I’m very excited to be presenting at the International Workshop on Endangered Scripts of Island Southeast Asia in Tokyo, 27 February–1 March. Here is the abstract for my presentation. Comments welcome.
The Eskayan alphasyllabary of the Philippines: history and description of a utopian writing system
Over the course of the twentieth century, leaders of grassroots movements in Southeast Asia have sought to elevate the status of minority languages by rendering them visible in unique scripts. The Pahawh Hmong script, invented by Shong Lue Yang between 1959 and 1971, is perhaps the most celebrated case, but new writing systems are also reported for the Loven language of Laos (1924), and Iban in Malaysian Borneo (1947–1962) among others.
This paper describes the largely undocumented Eskayan writing system of the Philippines (ca. 1920–1937) and discusses the motivations and practicalities of its inspired (re)creation. Although Eskayan is used for the representation of Visayan (Cebuano)—a widely used language of the southern Philippines—its privileged role is in the written reproduction of a constructed utopian language, also referred to as Eskayan. Held to have been created by the ancestral ‘Pope Pinay’, the Eskayan language and writing system are used by approximately 550 people for restricted purposes in the upland region of southeast Bohol. Eskayan makes use of an inherent vowel in a small set of consonant characters, a strategy reminiscent of the endangered baybayin systems found elsewhere in the Philippines. For the most part, however, its approximately 1000 syllabic characters can be decomposed into what local scribes refer to as an inahan (‘mother’) standing for CV onsets and a diacritic sinyas (‘gesture’) indicating consonantal codas. Although the onset is often predictable from the graphic form of the inahan, coda diacritics are inconsistent, meaning that each syllabic character needs to be acquired independently.

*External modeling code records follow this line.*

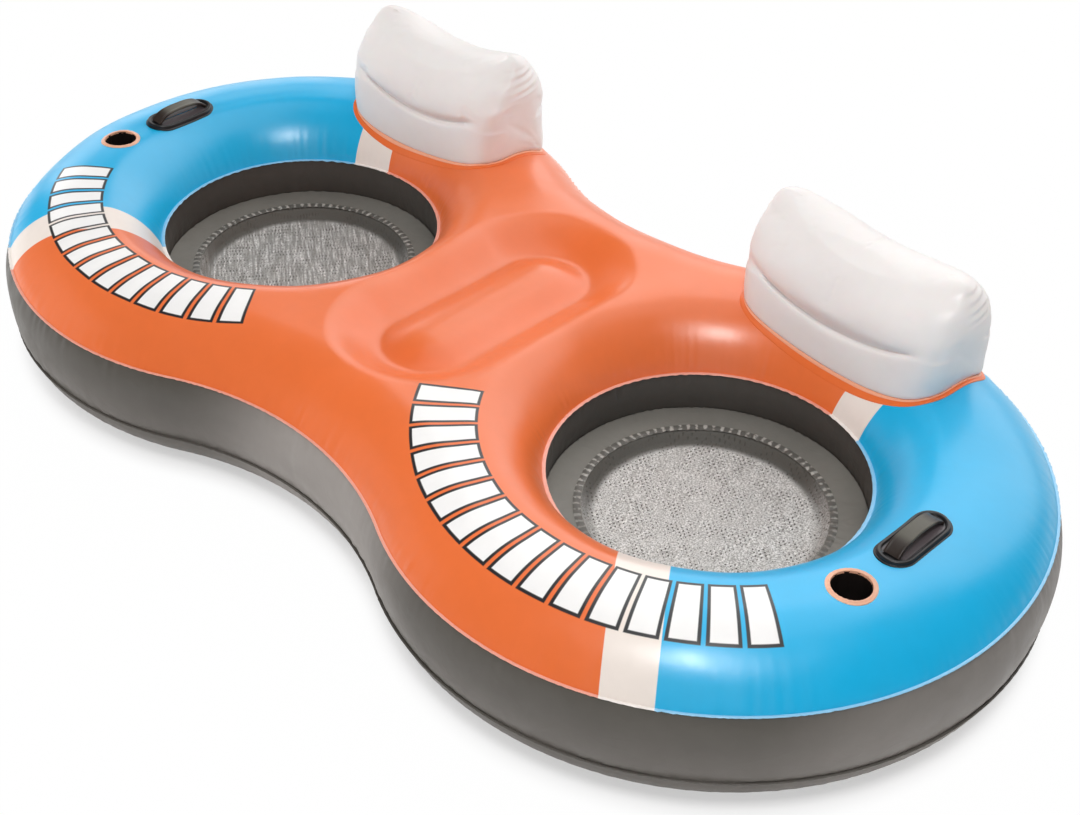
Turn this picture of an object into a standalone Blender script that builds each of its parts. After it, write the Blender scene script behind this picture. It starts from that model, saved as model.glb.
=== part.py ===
# Two-person inflatable river tube: two seat rings joined at a waist, with mesh seats,
# cup holders, carry handles and inflated backrests.
# Origin on the ground below the middle of the tube, +X to the right-hand ring,
# +Y towards the backrests, +Z up. All lengths are in metres.

import math

import bmesh
import bpy
from mathutils import Matrix, Vector

# Tube
SEAT_SPACING = 1.150
RING_OUTER_RADIUS = 0.625
SEAT_HOLE_RADIUS = 0.298
WAIST_WIDTH = 0.974
TUBE_HEIGHT = 0.306
TUBE_HALF_WIDTH = 0.168
SHEET = 0.0007
GAP = 0.0003

# Weld lines of the tube
UPPER_SEAM_HEIGHT = 0.225
LOWER_SEAM_HEIGHT = 0.083
SEAM_INSET = 0.0185
SEAM_FLANGE = 0.009
SEAT_UPPER_SEAM_HEIGHT = 0.202
SEAT_LOWER_SEAM_HEIGHT = 0.118
SEAT_FLANGE = 0.007
SEAT_WALL_BULGE = 0.003
BAND_FLAT_SHARE = 0.32
BAND_BEND_SHARE = 0.72

# Crown of the tube, and the raised oval between the seats
CROWN_EDGE_INSET = 0.123
SEAT_CROWN_OFFSET = 0.092
OVAL_HALF_LENGTH = 0.145
OVAL_TOP_RADIUS = 0.055
GROOVE_RADIUS = 0.100
WELL_RIM_RADIUS = 0.175
WELL_ROW_SHARE = 0.6
GROOVE_DEPTH = 0.045
OVAL_RISE = 0.022

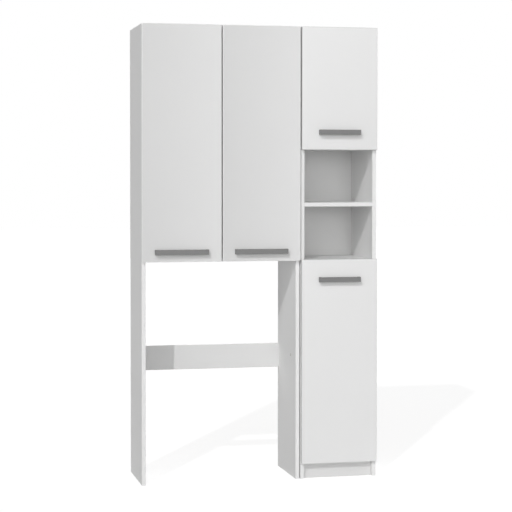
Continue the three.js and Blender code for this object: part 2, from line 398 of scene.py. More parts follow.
@dataclass(frozen=True)
class Finish:
    """A surface finish, made once and shared by every piece that has it.

    Attributes:
        name: the material's name.
        colour: its middle colour, as linear light.
        roughness: its middle roughness.
        shades: pairs of a pattern value and the tone there, as a factor on the colour.
        gloss_spread: how far the roughness goes below and above its middle.
        gloss_range: the pattern values that give the lowest and the highest roughness.
        relief_depth: height of its relief in metres.
        relief_strength: share of that relief that shows.
    """

    name: str
    colour: Colour
    roughness: float
    shades: Shades = ((0.0, 1.0), (1.0, 1.0))
    gloss_spread: tuple[float, float] = (0.05, 0.05)
    gloss_range: tuple[float, float] = (0.35, 0.65)
    relief_depth: float = 0.0001
    relief_strength: float = 0.2

    def material(self) -> bpy.types.Material:
        """Returns the finish's material and makes it on first use."""
        made = bpy.data.materials.get(self.name)
        return made if made is not None else self.paint(Graph(self.name))

    def paint(self, graph: Graph) -> bpy.types.Material:
        """Writes the finish's nodes.

        Args:
            graph: the node tree to write in.

        Returns:
            The finished material.
        """
        raise NotImplementedError

    def coat(
        self, graph: Graph, tone: Value, gloss: Value, height: Value, **inputs: Value
    ) -> bpy.types.Material:
        """Turns three patterns into colour, roughness and relief.

        Args:
            graph: the node tree to write in.
            tone: the pattern of the colour.
            gloss: the pattern of the roughness.
            height: the pattern of the relief.
            **inputs: other inputs of the shader by name.

        Returns:
            The finished material.
        """
        stops = [(value, toned(self.colour, factor)) for value, factor in self.shades]
        below, above = self.gloss_spread
        smoothest = self.roughness - below
        roughest = self.roughness + above
        return graph.dress(
            Base_Color=graph.ramp(tone, stops),
            Roughness=graph.between(gloss, smoothest, roughest, *self.gloss_range),
            Normal=graph.relief(height, self.relief_depth, self.relief_strength),
            **inputs,
        )


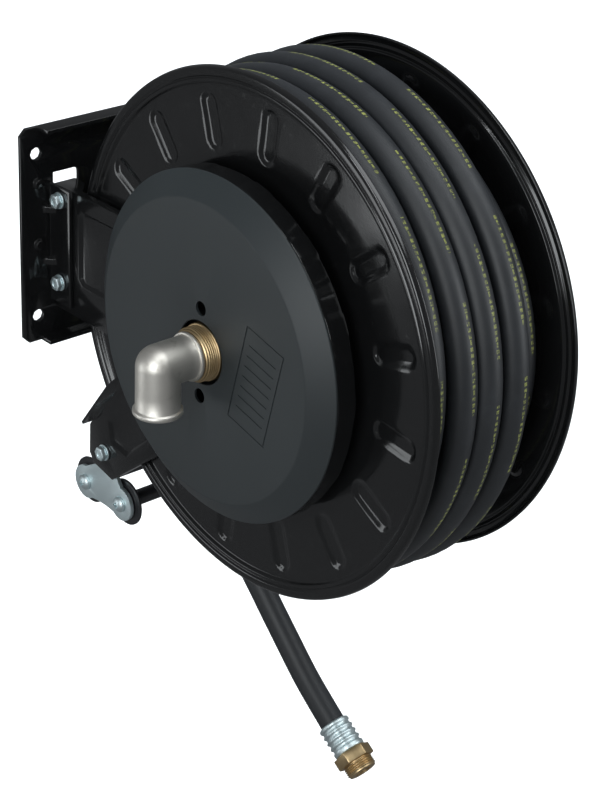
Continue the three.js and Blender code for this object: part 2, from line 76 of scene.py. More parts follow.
studio = {
    "skyStrength": 0.16, "skyColour": (0.93, 0.96, 1.0, 1.0),
    "floorDepth": 1.1, "floorColour": (0.88, 0.88, 0.88, 1.0),
    "lampColour": (0.94, 0.98, 1.0),
    # place, aim, size, watts, seen in reflections
    "lamps": [
        ("overhead", (0.5, -1.2, 1.9), (0.0, -0.3, 0.0), (1.4, 1.4), 20, True),
        ("frontRight", (1.4, -2.4, 0.5), (0.0, -0.3, 0.0), (0.7, 1.6), 26, True),
        ("leftFill", (-2.1, -1.3, 0.7), (0.0, -0.3, -0.1), (1.3, 1.5), 30, True),
        ("rearLeft", (-2.2, 1.15, -0.35), (-0.1, -0.3, -0.1), (0.9, 1.2), 8, True),
        ("rimLight", (-0.9, -1.0, 2.2), (0.0, -0.3, 0.0), (0.25, 1.2), 9, True),
        ("floorWash", (2.2, 2.6, 2.4), (2.2, 2.6, -1.1), (6.0, 6.0), 420, False),
    ],
}


def addStudio():
    world = bpy.data.worlds.new("studio")
    world.use_nodes = True
    sky = world.node_tree.nodes["Background"]
    sky.inputs["Color"].default_value = studio["skyColour"]
    sky.inputs["Strength"].default_value = studio["skyStrength"]
    bpy.context.scene.world = world
    bpy.context.scene.view_settings.view_transform = "Standard"
    for name, place, aim, size, watts, mirrored in studio["lamps"]:
        data = bpy.data.lights.new(name, "AREA")
        data.color = studio["lampColour"]
        data.shape = "RECTANGLE"
        data.size, data.size_y = size
        data.energy = watts
        lamp = bpy.data.objects.new(name, data)
        bpy.context.scene.collection.objects.link(lamp)
        lamp.location = place
        lamp.visible_glossy = mirrored
        lamp.rotation_euler = (Vector(place) - Vector(aim)).to_track_quat("Z", "Y").to_euler()


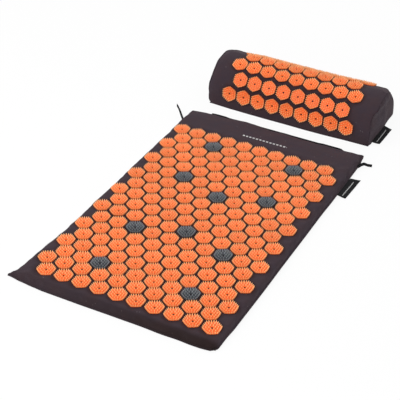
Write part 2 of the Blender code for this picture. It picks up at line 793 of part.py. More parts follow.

Eskayan letters with dual alphabetic-syllabic values
I argue that the relatively unsystematic nature of the Eskayan writing system, and the redundancy of the majority of known Eskayan characters, is explicable with reference to the circumstances and ideologies that attended its emergence in the 1920s. From its beginnings, Eskayan was promoted by members of an anti-colonial movement that rejected the US occupation of Bohol in 1901 and sought to valorize an alternative indigenous cultural order. In my analysis, the writing system was likely to have been first developed for the cryptic transliteration of Visayan and Spanish text. Later, the syllabary was expanded to accommodate and preempt the exotic syllable shapes of the emergent Eskayan language, while anticipating the fulfillment of a local prophecy that Eskayan would one day be used for writing all the languages of the world. This dynamic between the particular and the universal plays out in traditional Eskayan literature, where written language is presented metaphorically as both a national flag substantiating indigenous difference and independence, and an expression of organic truth emanating from the human body.